STORED DATA
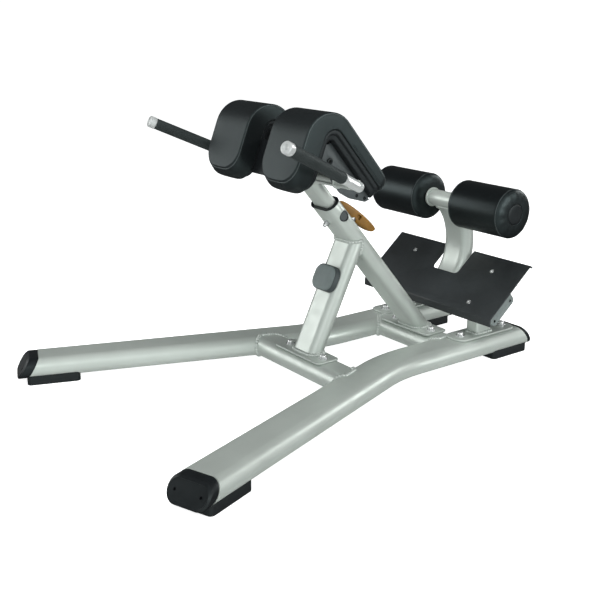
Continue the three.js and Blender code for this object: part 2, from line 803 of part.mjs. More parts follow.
// The front part of each board reaches inwards to the middle and meets the other one there.
function boardTongue(side, front) {
  const back = front + tongue.thickness;
  const outline = roundedOutline([
    corner(onFace(tongue.from, front + 1), 2),
    corner(onFace(tongue.from, back), 2),
    corner(onFace(tongue.to, back), 2),
    corner(onFace(tongue.to, front + 1), 2),
  ], 45);
  const [near, deep] = [gap / 2, pad.inner + 2 * board.inset];
  const [low, high] = side > 0 ? [near, deep] : [-deep, -near];
  return sidePrism(shapeOf(outline), low, high);
}

buildSlideTube();
buildWing();
sides.forEach(([name, side]) => {
  buildBracket(name, side);
  buildBoard(name, side);
  buildPad(name, side);
  buildHandle(name, side);
});

// ---------------------------------------------------------------- footplate

// The tread's side outline: lip down at the front, flat, small lip down at the rear.
function treadOutline() {
  const lipAngle = rad(90 + tread.slope);
  const t = tread.thickness;
  const lipEnd = [Math.cos(lipAngle) * tread.lip, -Math.sin(lipAngle) * tread.lip];
  const lipIn = [lipEnd[0] + t * Math.sin(lipAngle), lipEnd[1] + t * Math.cos(lipAngle)];
  const under = t * Math.tan((Math.PI - lipAngle) / 2);
  return roundedOutline([
    [...lipEnd, 0.8],
    [...lipIn, 0.8],
    [under, -t, 3],
    [tread.length - t, -t, 3],
    [tread.length - t + 2.5, -tread.rearLip, 0.8],
    [tread.length + 2.5, -tread.rearLip, 0.8],
    [tread.length, 0, 6],
    [0, 0, 6],
  ], 30);
}

function buildTread() {
  const { halfWidth, notchHalfWidth, notchBottom } = tread;
  const sheet = sidePrism(shapeOf(treadOutline()), -halfWidth, halfWidth);
  const notchOutline = roundedOutline([
    [-notchHalfWidth, notchBottom, 15],
    [notchHalfWidth, notchBottom, 15],
    [notchHalfWidth, far, 0],
    [-notchHalfWidth, far, 0],
  ], 22.5);
  const notch = prism(shapeOf(notchOutline), 2 * far, -far);
  const screwHoles = [];
  [-tread.screwX, tread.screwX].forEach((x) => {
    [tread.screwLow, tread.screwHigh].forEach((y) => {
      screwHoles.push(rod(tread.screwHole, -far, far, 10).translate(x, y, 0));
    });
  });
  piece("footplate", cut(sheet, notch, ...screwHoles), blackPaint, treadGroup);
}

// A shallow tray, open towards the tread, that carries it; its ends show two holes each.
function trayShell(outset) {
  const { start, end, depth, corner: radius } = tray;
  const top = -tread.thickness - gap;
  return roundedOutline([
    [start + outset, top + (outset ? 5 : 0), 0],
    [start + outset, -depth + outset, radius - outset],
    [end - outset, -depth + outset, radius - outset],
    [end - outset, top + (outset ? 5 : 0), 0],
  ], 22.5);
}

function buildTray() {
  const { halfWidth, start, end, depth, corner: radius, hole } = tray;
  const outer = sidePrism(shapeOf(trayShell(0)), -halfWidth, halfWidth);
  const inner = sidePrism(shapeOf(trayShell(tray.wall)), -halfWidth + tray.wall, halfWidth - tray.wall);
  const holeLines = [start + radius, end - radius].map((y) => {
    const bar = laid(rod(hole, -far, far, 12), axisY, axisZ, axisX);
    return bar.translate(0, y, -depth + radius);
  });
  piece("footplate_tray", cut(outer, inner, ...holeLines), greyPaint, treadGroup);
}

function buildRiser(name, side) {
  const outlineOf = (w, h) => rectangle(w, h, w > 40 ? riser.corner : riser.corner - wall, 30);
  const section = tubeSection(outlineOf, riser.width, riser.length);
  const tube = prism(section, far, plateTop + gap);
  tube.translate(side * leg.halfSpacing, riser.centreY, 0);
  const overTrayFloor = block(-far, far, -far, far, -tray.depth - gap, far);
  const above = carried(overTrayFloor, treadFrame, machineFrame);
  piece(`footplate_riser_${name}`, cut(tube, above), silverPaint);
}

buildTread();
buildTray();
sides.forEach(([name, side]) => buildRiser(name, side));

// ---------------------------------------------------------------- roller arm and rollers

function armStations(from, to) {
  const stations = [];
  for (let k = 0; k <= arm.steps; k += 1) {
    const angle = from + ((to - from) * k) / arm.steps;
    const y = arm.centreY + arm.radius * Math.cos(angle);
    const z = arm.centreZ + arm.radius * Math.sin(angle);
    const tangent = new THREE.Vector3(0, -Math.sin(angle), Math.cos(angle));
    stations.push({ point: new THREE.Vector3(0, y, z), tangent });
  }
  return stations;
}

function buildArm() {
  const section = tubeSection((w, h) => flatOval(w, h), oval.width, oval.height);
  const top = Math.atan2(roller.z - arm.centreZ, roller.y - arm.centreY);
  const bottom = rad(tread.slope + arm.footAngle);
  const tube = sweep(section, armStations(bottom, top));
  const saddle = laid(rod(crossTube.radius + gap, -far, far, 24), axisY, axisZ, axisX);
  saddle.translate(0, roller.y, roller.z);
  const besideTray = block(-far, far, -far, tray.end + gap, -far, far);
  const trayCut = carried(besideTray, treadFrame, machineFrame);
  piece("roller_arm", cut(tube, saddle, trayCut), silverPaint);
}

// Rollers and their shaft are turned about local Z, which is laid along X.
function rollerPiece(name, profile, material, side = 1, segments = 24) {
  const mesh = piece(name, turned(profile, segments), material);
  mesh.position.set(0, roller.y, roller.z);
  mesh.rotation.y = (side * Math.PI) / 2;
}

function ring(inner, outer, from, to) {
  return [[inner, from], [outer, from], [outer, to], [inner, to], [inner, from]];
}

function buildRollerAxle() {
  const bore = shaftRadius + gap;
  const end = crossTube.halfLength;
  rollerPiece("roller_cross_tube", ring(bore, crossTube.radius, -end, end), silverPaint);
  const tip = hub.discStart - 2;
  const shaft = [[0, -tip], [shaftRadius, -tip], [shaftRadius, tip], [0, tip]];
  rollerPiece("roller_shaft", shaft, steel);
  sides.forEach(([name, side]) => {
    const profile = ring(bore, collar.radius, end + gap, end + collar.length);
    rollerPiece(`axle_collar_${name}`, profile, silverPaint, side);
  });
}

function buildRoller(name, side) {
  const { radius, start, seamIn, seamOut, end } = roller;
  const bore = hub.radius + gap;
  const recess = hub.disc + gap;
  const foam = [
    [bore, start],
    [radius * rollerFace.radius, start],
    [radius * rollerFace.shoulder, start + (seamIn - start) * rollerFace.draw],
    [radius, seamIn],
    [radius, seamOut],
    [radius * rollerFace.shoulder, end - (end - seamOut) * rollerFace.draw],
    [radius * rollerFace.radius, end],
    [recess, end],
    [recess, hub.discStart - gap],
    [bore, hub.discStart - gap],
    [bore, start],
  ];
  rollerPiece(`roller_pad_${name}`, foam, vinyl, side);
  const core = [
    [shaftRadius + gap, start],
    [hub.radius, start],
    [hub.radius, hub.discStart],
    [hub.disc, hub.discStart],
    [hub.disc, end - 2],
    [hub.disc - 2, end],
    [0, end],
    [0, hub.discStart - 1],
    [shaftRadius + gap, hub.discStart - 1],
    [shaftRadius + gap, start],
  ];
  rollerPiece(`roller_hub_${name}`, core, blackPlastic, side);
}

buildArm();
buildRollerAxle();
sides.forEach(([name, side]) => buildRoller(name, side));

const romanChair = new THREE.Group();
romanChair.name = "roman_chair";
romanChair.add(machine);
romanChair.updateMatrixWorld(true);

export default romanChair;
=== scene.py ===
"""Roman chair (45 degree back extension bench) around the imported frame, in metres."""
import json
from math import acos, atan2, ceil, copysign, cos, degrees, hypot, pi, radians, sin, sqrt, tan, tanh

import bmesh
import bpy
from mathutils import Matrix, Vector
from mathutils.bvhtree import BVHTree
from mathutils.kdtree import KDTree


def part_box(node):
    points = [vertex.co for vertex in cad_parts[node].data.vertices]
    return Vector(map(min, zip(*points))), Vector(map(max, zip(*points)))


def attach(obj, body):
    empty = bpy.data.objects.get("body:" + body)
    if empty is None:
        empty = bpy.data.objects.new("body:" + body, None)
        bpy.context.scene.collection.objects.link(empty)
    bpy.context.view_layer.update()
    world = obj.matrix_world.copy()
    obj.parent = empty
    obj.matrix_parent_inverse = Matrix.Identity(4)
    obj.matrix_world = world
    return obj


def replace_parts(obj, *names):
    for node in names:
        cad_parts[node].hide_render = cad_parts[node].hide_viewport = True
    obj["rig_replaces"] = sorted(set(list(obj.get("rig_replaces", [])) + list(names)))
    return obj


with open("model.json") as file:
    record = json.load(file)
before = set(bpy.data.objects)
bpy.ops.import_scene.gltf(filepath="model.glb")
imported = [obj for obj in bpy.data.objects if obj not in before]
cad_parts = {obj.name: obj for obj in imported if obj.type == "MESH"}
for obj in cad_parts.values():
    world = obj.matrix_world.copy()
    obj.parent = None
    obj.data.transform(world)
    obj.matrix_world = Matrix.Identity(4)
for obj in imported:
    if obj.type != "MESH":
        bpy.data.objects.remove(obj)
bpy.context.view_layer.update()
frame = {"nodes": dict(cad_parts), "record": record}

scene = bpy.context.scene
SIDES = (("right", 1), ("left", -1))
X, Y, Z = Vector((1, 0, 0)), Vector((0, 1, 0)), Vector((0, 0, 1))


def placed(name, data):
    """A new object in the scene."""
    made = bpy.data.objects.new(name, data)
    scene.collection.objects.link(made)
    return made


# ---- camera

def place_camera():
    """The view of the reference: 53.5 degrees round to the right, 17.1 degrees down."""
    turn, pitch = radians(53.519), radians(17.058)
    ahead = Vector((-sin(turn), cos(turn), 0)) * cos(pitch) - Z * sin(pitch)
    right = Vector((cos(turn), sin(turn), 0))
    up = right.cross(ahead)
    turned = Matrix((right, up, -ahead)).transposed().to_4x4()
    data = bpy.data.cameras.new("camera")
    data.sensor_width = 36
    data.lens = 57.13
    scene.camera = placed("camera", data)
    scene.camera.matrix_world = Matrix.Translation((2.0553, -1.5548, 1.0229)) @ turned


place_camera()


# ---- measures shared with the frame

def middle(node):
    low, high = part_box(node)
    return (Vector(low) + Vector(high)) / 2


GAP = 0.0003  # what the frame leaves open between neighbouring parts
WALL = 0.003
TUBE = (0.100, 0.050)  # section of the main tube, the post and the roller arm
SLIDE = (0.084, 0.034)  # section of the tube that slides in the main tube
BODY = {n: body for body, nodes in frame["record"]["behaviour"]["bodies"].items() for n in nodes}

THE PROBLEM
Go back over the listing above and copy exactly the lines that begin at the line with "buildArm();" and stop after the line with "obj.matrix_world = Matrix.Identity(4)"; leave out every other line.

REPLY
buildArm();
buildRollerAxle();
sides.forEach(([name, side]) => buildRoller(name, side));

const romanChair = new THREE.Group();
romanChair.name = "roman_chair";
romanChair.add(machine);
romanChair.updateMatrixWorld(true);

export default romanChair;
=== scene.py ===
"""Roman chair (45 degree back extension bench) around the imported frame, in metres."""
import json
from math import acos, atan2, ceil, copysign, cos, degrees, hypot, pi, radians, sin, sqrt, tan, tanh

import bmesh
import bpy
from mathutils import Matrix, Vector
from mathutils.bvhtree import BVHTree
from mathutils.kdtree import KDTree


def part_box(node):
    points = [vertex.co for vertex in cad_parts[node].data.vertices]
    return Vector(map(min, zip(*points))), Vector(map(max, zip(*points)))


def attach(obj, body):
    empty = bpy.data.objects.get("body:" + body)
    if empty is None:
        empty = bpy.data.objects.new("body:" + body, None)
        bpy.context.scene.collection.objects.link(empty)
    bpy.context.view_layer.update()
    world = obj.matrix_world.copy()
    obj.parent = empty
    obj.matrix_parent_inverse = Matrix.Identity(4)
    obj.matrix_world = world
    return obj


def replace_parts(obj, *names):
    for node in names:
        cad_parts[node].hide_render = cad_parts[node].hide_viewport = True
    obj["rig_replaces"] = sorted(set(list(obj.get("rig_replaces", [])) + list(names)))
    return obj


with open("model.json") as file:
    record = json.load(file)
before = set(bpy.data.objects)
bpy.ops.import_scene.gltf(filepath="model.glb")
imported = [obj for obj in bpy.data.objects if obj not in before]
cad_parts = {obj.name: obj for obj in imported if obj.type == "MESH"}
for obj in cad_parts.values():
    world = obj.matrix_world.copy()
    obj.parent = None
    obj.data.transform(world)
    obj.matrix_world = Matrix.Identity(4)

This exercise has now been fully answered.